What about the opposite? Here are the countries in the bottom tier of diversity not already mentioned that are developed economies and I can actually read on the map (trust % next to name):
  • Poland 22%
  • Germany 42%
  • Italy 28%
  • Japan 35%
  • South Korea 29%
So they aren't doing great for trust, but Germany is pretty close to 50% and the other four are still scoring better than most of the world. Ranking by GDP, Japan, Italy, South Korea, Poland and Germany are all in the top 25, so I don't think a poor economy is causing their distrust. 

(For what it's worth, China (2), Australia (14), Netherlands (17), Saudi Arabia (20), Sweden (23), Norway (29), and Finland (42), Vietnam (46), and New Zealand (50) are all top 50 GDP countries.)

Income Inequality

I think wealth matters to a point, after that, if there is more income inequality it will decrease trust. Here is a map of income inequality. The darker the blue, the more equal incomes are. Lighter blue is more unequal.

No developed countries score above 50 for income inequality. In the 40-45 range you see the U.S., Russia, and China, the latter being the only place with high trust.

Starting in the lowest range of income inequality (20-30), you get all the Nordic countries plus some poor areas, like Kazakhstan. Next tier (30-35) you start to see Canada, Australia, South Korea, Vietnam, and most of western Europe.

Unfortunately there is no data for New Zealand, Japan, or Saudi Arabia, but so far this looks like a good predictor for trust. This paper seems to think so. This one, however, finds that "Once we control for general wealth, both types of inequality (real and perceived) do not seem to matter much for trust in Western countries."

U.S. Trust

The social capital index has two measures of trust. There is the Social Support Index, which measures, among other things, the percent of people who trust all or most of their neighbors. There is also the Institutional Health Index, which measures confidence in corporations, media, and public schools, as well as voting rate and census participation.

How do these measures relate to income inequality? Here is a U.S. map, the darker the green the more income inequality.
Let's look at top five and bottom five along with their social support ranking in parentheses, with 1 being the best and 50 being the worst:

Most unequal: DC(44), New York(49), Louisiana(47), Connecticut (30), California (50).
Most equal: Utah(1), Alaska (18), New Hampshire(11), Wyoming(16), Hawaii (37).

So Connecticut isn't as terrible as the other four, but still in the bottom half for social support/trust. And Hawaii is the only outlier among the most equal income states, with the other four all in the top 40% for social support/trust.

I felt compelled to look at all states and found that I could download the social capital data and just look at the "trust in neighbors" questions. So here is a chart comparing each state's trust to their income inequality score (I manually drew the trend line, so it might not be perfect).



There are a few outliers like Delaware, Maryland, Nevada, Connecticut, and Rhode Island, but otherwise a pretty strong relationship.
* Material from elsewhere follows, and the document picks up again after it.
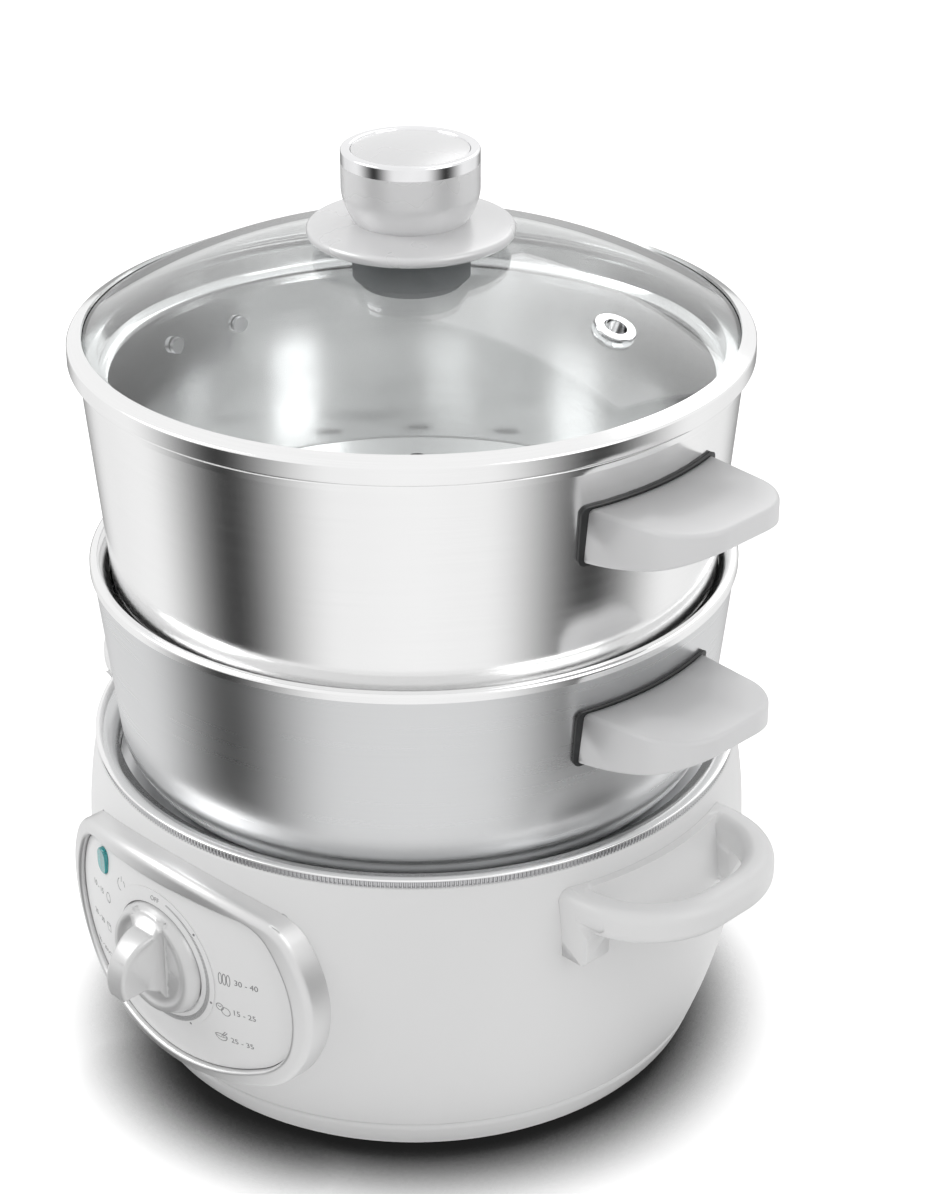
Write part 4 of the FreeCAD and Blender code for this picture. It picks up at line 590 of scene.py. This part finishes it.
# ---------------------------------------------------------------- studio
class STEAMER_OT_stage(bpy.types.Operator):
    """Makes the floor, the plain light and the camera"""
    bl_idname = "steamer.stage"
    bl_label = "Studio"

    def execute(self, context):
        make_floor()
        make_world(context.scene)
        make_lamps()
        make_camera(context.scene)
        return {"FINISHED"}


def painted_reflection_by_direction(tree):
    """Level of the painted reflection boards by direction round the object: white with soft dark
    stretches.
    """
    place = tree.nodes.new("ShaderNodeTexCoord")
    split = tree.nodes.new("ShaderNodeSeparateXYZ")
    tree.links.new(place.outputs["Object"], split.inputs["Vector"])
    forward = math_node(tree, "MULTIPLY", split.outputs["Y"], -1.0)
    angle = math_node(tree, "ARCTAN2", split.outputs["X"], forward)
    offset = math_node(tree, "SUBTRACT", angle, CAMERA_AZIMUTH)
    past_zero = math_node(tree, "ADD", offset, 4 * math.pi)
    share = math_node(tree, "MODULO", math_node(tree, "DIVIDE", past_zero, 2 * math.pi), 1.0)
    # painted reflection: white and dark stretches round the object, seen only in gloss
    ramp = tree.nodes.new("ShaderNodeValToRGB")
    tree.links.new(share, ramp.inputs["Fac"])
    ramp.color_ramp.interpolation = "EASE"
    mirrored = [(360 - angle, level) for angle, level in reversed(PAINTED_REFLECTION_LEVELS[:-1])]
    stops = [*PAINTED_REFLECTION_LEVELS, *mirrored]
    ramp_stops = ramp.color_ramp.elements
    while len(ramp_stops) < len(stops):
        ramp_stops.new(0.5)
    for stop, (angle, level) in zip(ramp_stops, stops):
        stop.position = angle / 360
        stop.color = (level, level, level, 1.0)
    return ramp.outputs["Color"]


def contact_shadow(tree):
    """White floor that darkens where something stands close over it."""
    near = tree.nodes.new("ShaderNodeAmbientOcclusion")
    near.samples = 16
    near.inputs["Distance"].default_value = SHADOW_REACH
    ramp = tree.nodes.new("ShaderNodeValToRGB")
    tree.links.new(near.outputs["AO"], ramp.inputs["Fac"])
    ramp.color_ramp.interpolation = "EASE"
    dark, light = ramp.color_ramp.elements
    dark.position, light.position = SHADOW_START, 1.0
    dark.color = (*[SHADOW_BLACK] * 3, 1.0)
    light.color = (*[FLOOR_WHITE] * 3, 1.0)
    return ramp.outputs["Color"]


def shown_rays(tree):
    """The rays that look straight at something or through glass, and those off a gloss."""
    rays = tree.nodes.new("ShaderNodeLightPath")
    straight = math_node(tree, "MAXIMUM", rays.outputs["Is Camera Ray"],
                         rays.outputs["Is Transmission Ray"])
    return straight, rays.outputs["Is Glossy Ray"]


def make_floor():
    """A wide floor: white to the eye, in a painted shadow near the foot, and painted reflection
    boards to what reflects it.
    """
    form = bmesh.new()
    bmesh.ops.create_circle(form, cap_ends=True, segments=64, radius=FLOOR_RADIUS)
    material, tree, shader = start_material("studio_floor")
    add_piece("studio_floor", form, material)
    shader.inputs["Roughness"].default_value = 0.9
    shader.inputs["Specular IOR Level"].default_value = 0.0
    shadow = contact_shadow(tree)
    tree.links.new(shadow, shader.inputs["Base Color"])
    straight, glossy = shown_rays(tree)
    lift = tree.nodes.new("ShaderNodeEmission")
    tree.links.new(shadow, lift.inputs["Color"])
    tree.links.new(math_node(tree, "MULTIPLY", straight, FLOOR_LIFT), lift.inputs["Strength"])
    lit = tree.nodes.new("ShaderNodeAddShader")
    tree.links.new(shader.outputs["BSDF"], lit.inputs[0])
    tree.links.new(lift.outputs["Emission"], lit.inputs[1])
    # painted reflection: to gloss alone the floor glows with the dark and white stretches
    painted_reflection = tree.nodes.new("ShaderNodeEmission")
    tree.links.new(painted_reflection_by_direction(tree), painted_reflection.inputs["Color"])
    seen = tree.nodes.new("ShaderNodeMixShader")
    tree.links.new(glossy, seen.inputs["Fac"])
    tree.links.new(lit.outputs["Shader"], seen.inputs[1])
    tree.links.new(painted_reflection.outputs["Emission"], seen.inputs[2])
    tree.links.new(seen.outputs["Shader"], tree.nodes["Material Output"].inputs["Surface"])


def make_world(scene):
    """A white world to the eye, to glass and to gloss, and a dimmer one that lights the rest."""
    world = bpy.data.worlds.new("studio")
    scene.world = world
    world.use_nodes = True
    tree = world.node_tree
    light = tree.nodes["Background"]
    shown = tree.nodes.new("ShaderNodeBackground")
    for sky, strength in ((light, SKY_LIGHT), (shown, 1.0)):
        sky.inputs["Color"].default_value = (1.0, 1.0, 1.0, 1.0)
        sky.inputs["Strength"].default_value = strength
    mix = tree.nodes.new("ShaderNodeMixShader")
    tree.links.new(math_node(tree, "MAXIMUM", *shown_rays(tree)), mix.inputs["Fac"])
    tree.links.new(light.outputs["Background"], mix.inputs[1])
    tree.links.new(shown.outputs["Background"], mix.inputs[2])
    tree.links.new(mix.outputs["Shader"], tree.nodes["World Output"].inputs["Surface"])


def make_lamps():
    for name, place, side, power in SOFTBOXES:
        light = bpy.data.lights.new(name, "AREA")
        light.shape = "SQUARE"
        light.size = side
        light.energy = power
        lamp = bpy.data.objects.new(name, light)
        bpy.context.scene.collection.objects.link(lamp)
        lamp.location = place
        aim = SOFTBOX_TARGET - Vector(place)
        lamp.rotation_euler = aim.to_track_quat("-Z", "Y").to_euler()


def make_camera(scene):
    camera = bpy.data.cameras.new("camera")
    camera.sensor_width = SENSOR
    camera.lens = FOCAL_PIXELS / FRAME_LONG_SIDE * SENSOR
    camera.clip_start = CLIP_START
    camera.clip_end = CLIP_END
    view = bpy.data.objects.new("camera", camera)
    scene.collection.objects.link(view)
    sine, cosine = math.sin(CAMERA_AZIMUTH), math.cos(CAMERA_AZIMUTH)
    view.location = (CAMERA_BACK * sine + CAMERA_ASIDE * cosine,
                     -CAMERA_BACK * cosine + CAMERA_ASIDE * sine,
                     CAMERA_HEIGHT)
    view.rotation_euler = (math.pi / 2 - CAMERA_PITCH, 0.0, CAMERA_AZIMUTH)
    scene.camera = view
    scene.view_settings.view_transform = "Standard"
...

So trust in neighbors seems to have a strong correlation with income inequality in the U.S.

I also isolated the data from the Institutional Health Index about trust in corporations to do the right thing. Here is how that compares with income inequality, or what they call gini coefficient.



I'm no statistician, but that looks pretty solid.

Religion

Our World in Data suggests that religious activity can also cause trust. I wonder if it's simply participation in social infrastructure, meaning routine face-to-face interactions with community members. (It's probably too much to expect secular people to start going to a church so they can be more trusting, but they might participate in a civic community organization if the right incentives are in place.)

The below chart shows that both trust and civic engagement are correlated with "peaceful collective decision making."


I tried to chart data from the social capital index that compared each state's trust in neighbors to religious adherents per 1000 residents, but it didn't show any correlation.

Trust in Government

Pew has some data about trust in our government, which tends to be determined by party and depend on the which party controls the White House; Dems are trusting in the Obama years but not W or Trump years; Repubs the opposite.




I'd love to see them ask about the layers of government. "How much do you trust your mayor? Your state senator? Your U.S. senator? Your Governor?" etc. In other words, how does trust in the government scale and how much does partisanship affect it at each level?

Time: Not on our Side

According to Putnam, the largest determinant of social capital was which generation you were born into. As such, trust has been declining over time.


I wish the above image went back further to the social-capital heights of the 1950s. Either way, you have to wonder if the decline in trust is generational values or sorting, more people moving into like-minded communities that become distrustful of their outgroup. And if they are sorting to like-minded communities, wouldn't that increase their trust of neighbors?

I don't think we will ever have Nordic-style social assistance programs unless we can build our trust. Otherwise the billionaires we rely on to fund those programs will keep finding ways to hide their taxable income or continue to hire lobbyist to kill such legislation. And as a diverse, multicultural society, we have to work even harder to build that trust.

I know this is my bias speaking, but I believe that nothing kills trust faster than coercion.